The routine is the same as we described at the beginning of the article. Look for clouds of bait on the graph and flipping shad on the surface, and you’ll likely find good schools of bass in the area.

Kerry particularly likes to fish the windward side of wind-blown points because the surface current produced by the wind causes the bait to stack up along the side of the point. However, sometimes the fish will school in deep water right over the channel, particularly in narrow sections of the creek, so Kerry advises that you keep scanning the area looking for surface activity.

Kerry’s preferred baits for the schooling fish include a Zoom Fluke in a pearl or shad color, an X-Rap Rapala jerkbait, or a Blade Runner deep-running spinner for when the fish go deep. Kerry recommends long casts where the bait are holding with an erratic retrieve to simulate a dying baitfish.

The Fluke has a tendency to spin and twist the line, so Kerry ties a short leader of about 12 inches above the Fluke to a barrel swivel to give the bait more freedom and eliminate the twisting issue. Casting tackle is preferred spooled with 12-lb. test line for all of these baits.

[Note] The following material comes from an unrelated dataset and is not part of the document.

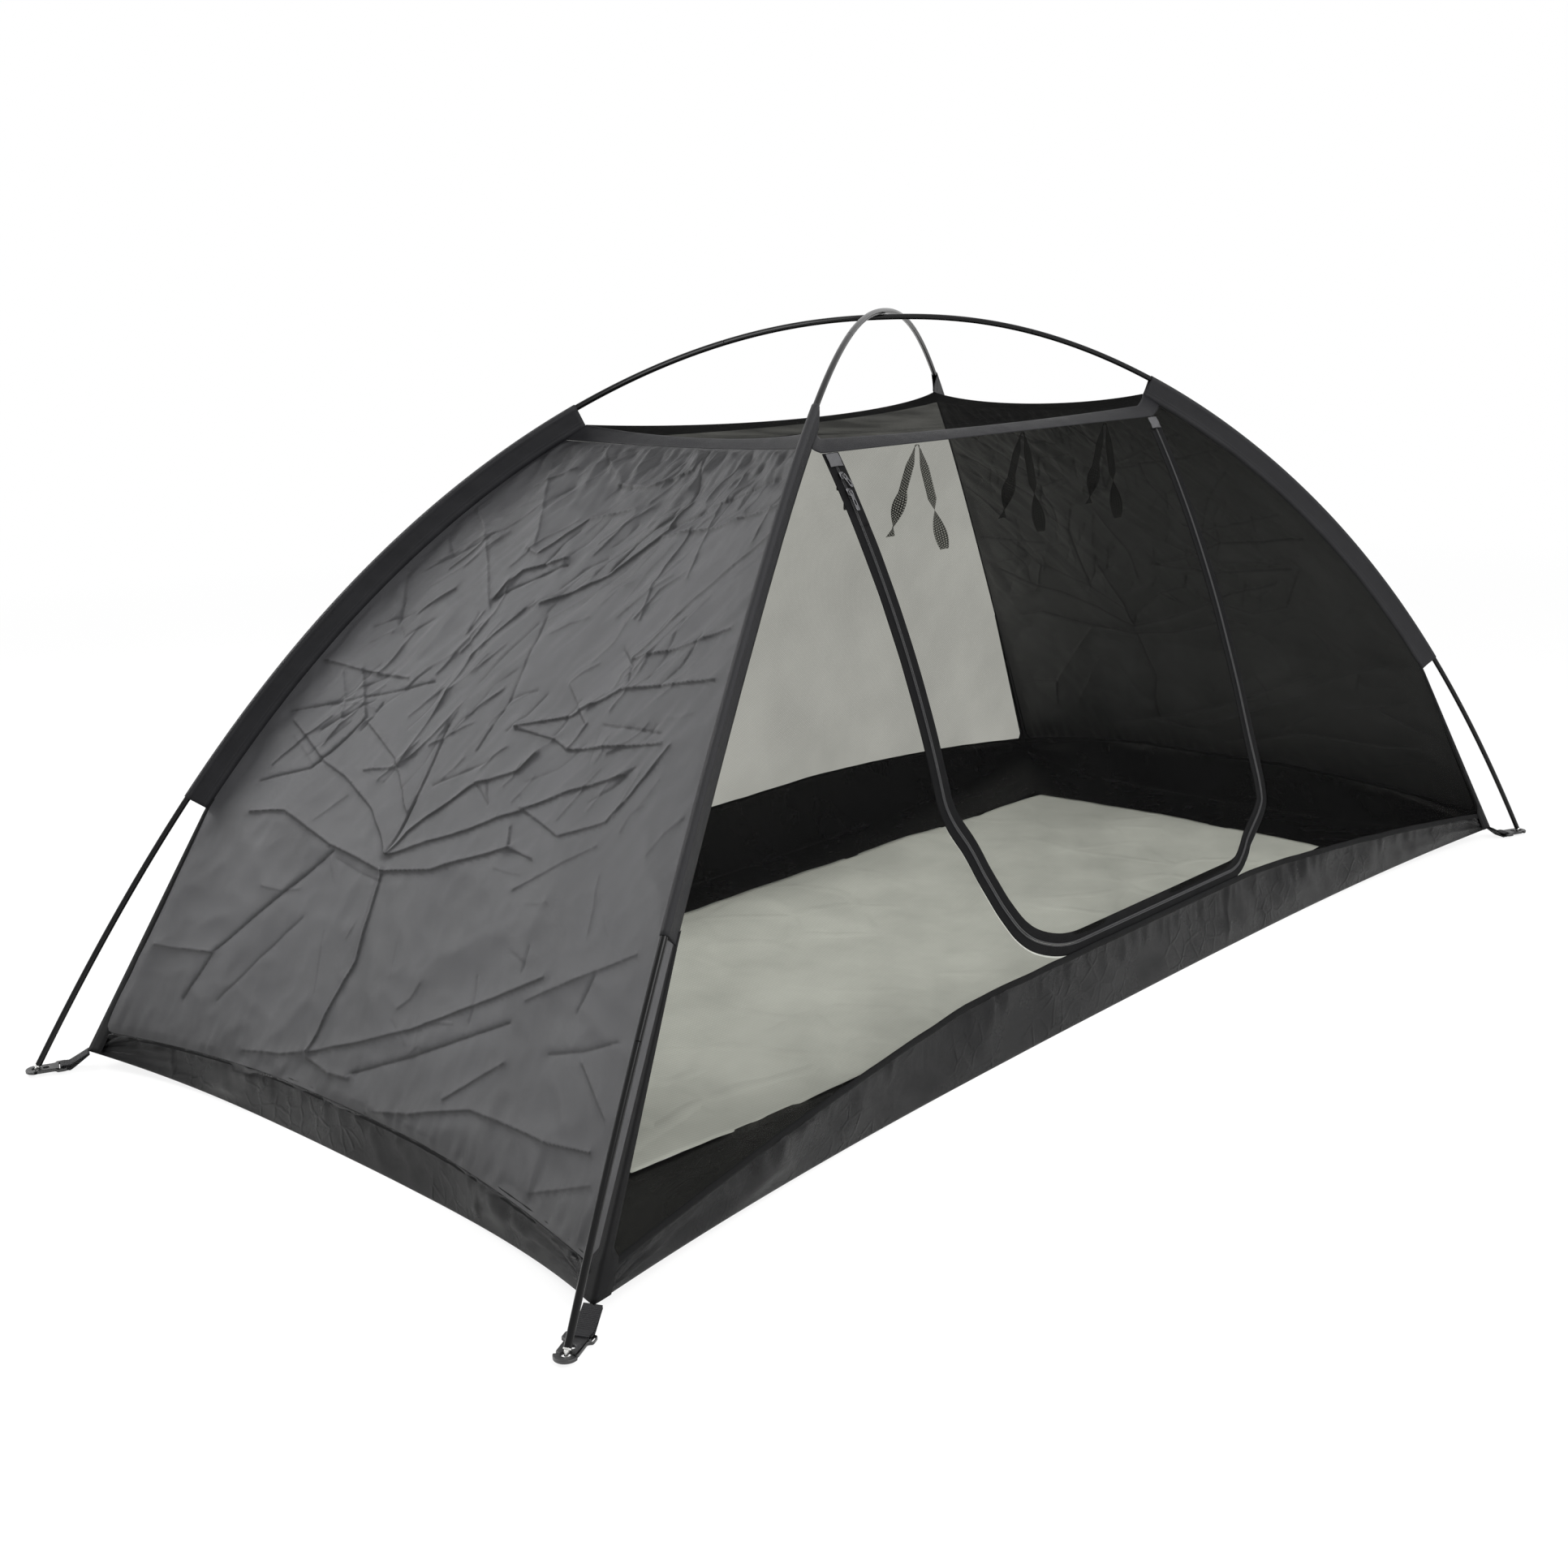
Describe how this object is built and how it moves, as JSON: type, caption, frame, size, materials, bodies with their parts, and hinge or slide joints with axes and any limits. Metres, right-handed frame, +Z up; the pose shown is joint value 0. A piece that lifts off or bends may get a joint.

The Fluke is fished on a 4/0 wide-gap hook.

Kerry recommends that you try New Prospect Creek, Little Lightwood Log Creek, and Gum Branch in the Lightwood Log Creek area.

“When there is an east wind, Gum Branch can really be productive,” said Kerry. “The wind blows right up the creek and pushes the bait back into the creek where they pile up along the rocky points. Under these conditions you can catch a limit here in a hurry.”

School is definitely in for the fish on Hartwell. If you try the techniques and locations that Kerry shared with us, you’ll likely have a great day of fishing. And better yet, you’ll have less competition for a spot on the water than you will most any other time of the year.